Monday, October 23, 2017

THE ART OF BLOWING UP DEALS

Headline on the front page of washingtonpost.com this morning:



Really? Ya think?

The story reveals that legislators' now-keen grasp of the obvious still overlooks a few self-evident facts:
... senators said the president shares responsibility for this year’s turbulence and gridlock, observing that the glacial pace of writing and passing laws, complicated by fits and starts, has been a culture shock for Trump.

“He’s a guy who, you know, comes from the business world and he’s in a hurry to get things done,” Senate Republican Conference Chairman John Thune (S.D.) said. “Around here, that’s hard. You know, things take a while. So it’s a process — and sometimes, kind of a slow and painful one.”
No, it can take a long time to make a business deal, too. That may be one reason Trump has spent many years of his business career failing or trying to recover from failure.
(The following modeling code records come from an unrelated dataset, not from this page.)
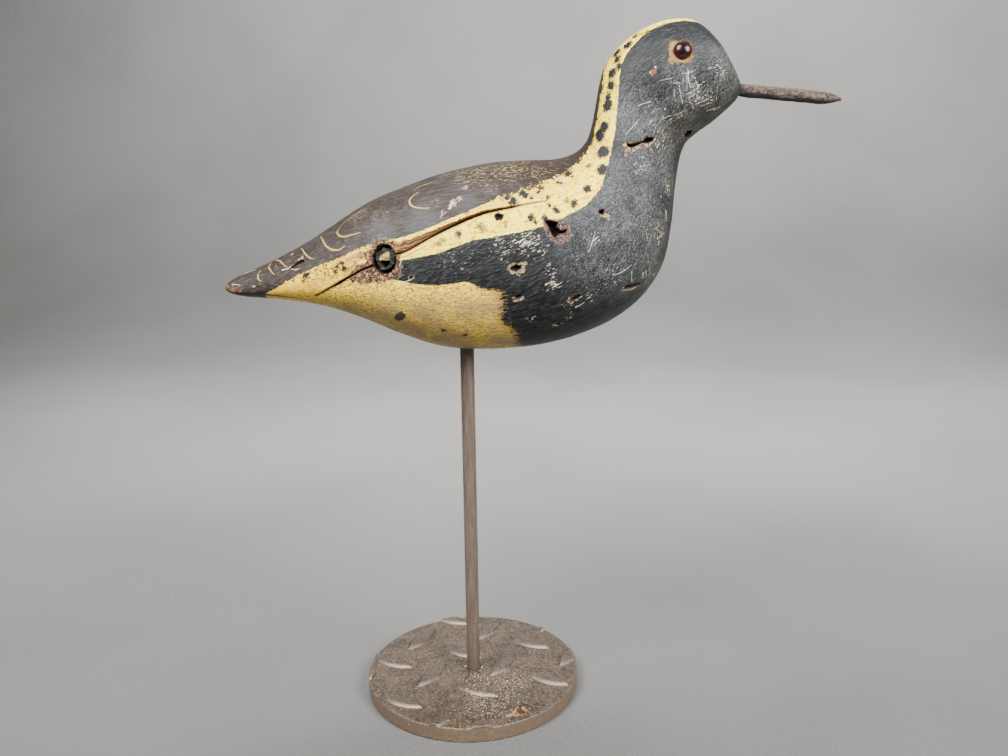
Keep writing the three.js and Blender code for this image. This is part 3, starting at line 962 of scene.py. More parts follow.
# Dark painted lines on the crown and nape; the first runs along the tail's lower edge as dark paint and
# painted shade.
DARK_PAINT_AND_SHADE_STROKES = (
    Stroke(((0.3, 8), (0.9, 4.0), (1.34, -10.0), (1.72, -24), (2.14, -28), (2.57, -28), (2.87, -26),
            (3.09, -26), (3.36, -30), (3.67, -33), (3.91, -36), (4.6, -46)), 0.75),
    Stroke(((18.75, 61.0), (19.09, 62.4), (19.53, 64.0), (19.81, 64.2)), 0.4),
    Stroke(((19.02, 62.0), (19.1, 67.5)), 0.55),
    Stroke(((18.72, 67.2), (18.95, 65.0)), 0.5),
    Stroke(((19.68, 71.5), (19.84, 69.7)), 0.5),
    Stroke(((20.44, 68.0), (20.52, 67.0)), 0.35),
    Stroke(((16.35, 79), (16.1, 75), (15.9, 73)), 0.5),
    Stroke(((20.0, 63.6), (20.4, 63.1), (20.8, 62.6), (21.1, 64)), 0.22),
    Stroke(((15.81, 73.8), (15.28, 73.9), (14.57, 73.0), (14.17, 75.6)), 0.6),
)
STROKES = {
    Mark.FEATHER: FEATHER_STROKES,
    Mark.SCRATCH: SCRATCH_STROKES,
    Mark.STAIN: STAIN_STROKES,
    Mark.GRIME: DARK_PAINT_AND_SHADE_STROKES,
}
STROKES_ON_BOTH_SIDES = (Mark.FEATHER, Mark.GRIME)


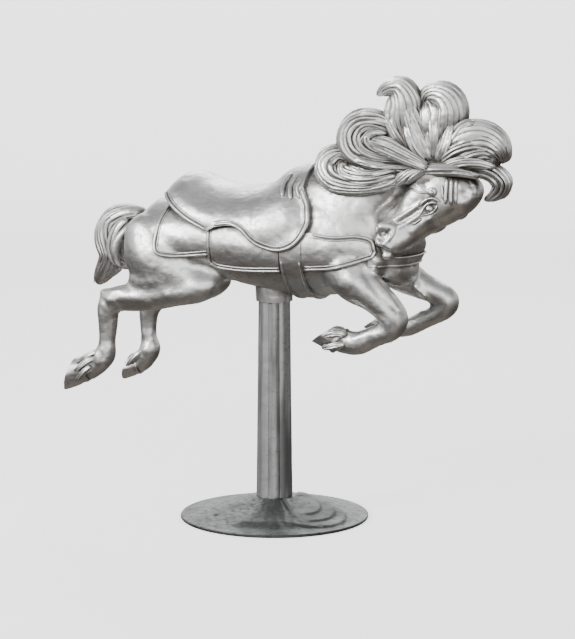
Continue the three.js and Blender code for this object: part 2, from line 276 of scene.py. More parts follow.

Trump is impatient and distractible:
The president’s propensity to create diversions and follow tangents has kept him from focusing on his legislative agenda and forced lawmakers who might be natural allies on key policies into the uncomfortable position of having to answer for his behavior and outbursts.

For instance, Trump’s news conference last Monday with Senate Majority Leader Mitch McConnell (R-Ky.), which was orchestrated to project GOP unity on taxes, instead gave birth to the self-inflicted controversy over Trump’s treatment of fallen soldiers, which set the White House on the defensive and dominated the national media for seven days.
Yup, and Trump also couldn't resist going after NFL national anthem protesters in a speech that was supposed to be about Alabama senator Luther Strange's primary campaign -- and then obsessing over the anthem issue as primary day approached, dominating the news cycle. Why does he do that? Well, it's obvious: The election was days away! Legislation takes days ... weeks ... months! Trump needs immediate gratification.

You have to remember that Trump came back from bankruptcy not because he's a great businessman, but because he's a talented self-promoter. In his comeback, he wasn't buying and selling real estate in an effective way. He was selling himself -- branding buildings he didn't build, licensing his name for steaks and ties, playing himself on TV. So of course he thinks winning headlines is more important than getting work done.

Some in Washington still think Trump is hard to work with because he doesn't really have a political ideology:
Trump’s lack of ideological roots makes him an unusual figure in Washington, where most lawmakers adhere rigidly to their party’s agendas. Sen. Joe Manchin III (D-W.Va.) said Trump “feels much more comfortable working and talking in a bipartisan manner than he does trying to defend a partisan side.”

Sen. Orrin G. Hatch (R-Utah), who met with Trump and lawmakers at the White House this past week, agreed. “I think the Democrats are crazy to not try and deal with him directly,” he said. “Seven years ago, he was a Democrat. It doesn’t take any brains to realize that he’d be open.”
A Trump critic from outside Washington agrees:
Tony Schwartz, a longtime student and now critic of Trump who co-wrote the mogul’s 1987 bestseller “The Art of the Deal” ... said playing to Trump’s ego ... is an effective way to manage him. His advice to those seeking to make deals with Trump: Find the most persuasive way to portray one’s agenda as a personal victory for the president, and be the last person to talk to him.

“Trump is motivated by the same concern in all situations, which is to dominate and to be perceived as having won,” Schwartz said. “That supersedes everything, including ideology.”
But if you're a Democrat, you'll never be the last person to talk to Trump. A Democrat might have been the previous person who chatted Trump up, which must occasionally be frustrating for Republicans trying to get legislation passed, but the last person to talk to Trump will inevitably be someone on the right.

However, it might be someone on the right who's even more extreme than most congressional Republicans -- Stephen Miller, say, or Steve Bannon, who we know still talks to Trump regularly. It could be the hosts of Fox & Friends, who provide Trump's daily briefing through his TV set every morning. Or it could be Sean Hannity: According to Vanity Fair's Gabriel Sherman, "Trump calls him almost every night after Hannity’s prime-time show just to give him feedback and bat around ideas and gripe...."

The problem for legislators is that many of these people would rather have Trump creating chaos than signing legislation. Chaos is their stock in trade. They thrive on controversies in which they can portray Trump as the hero and liberals -- or "RINO" Republicans like (these days) Mitch McConnell -- as villains. It isn't just Trump advisers from Fox who'd rather have a controversy brewing than get a bill passed -- Stephen Miller might feel that way too. And we know Bannon does.

That jibes perfectly with Trump's keep-your-name-in-the-papers life strategy. So he's always going to be useless if you want to get a bill through Congress.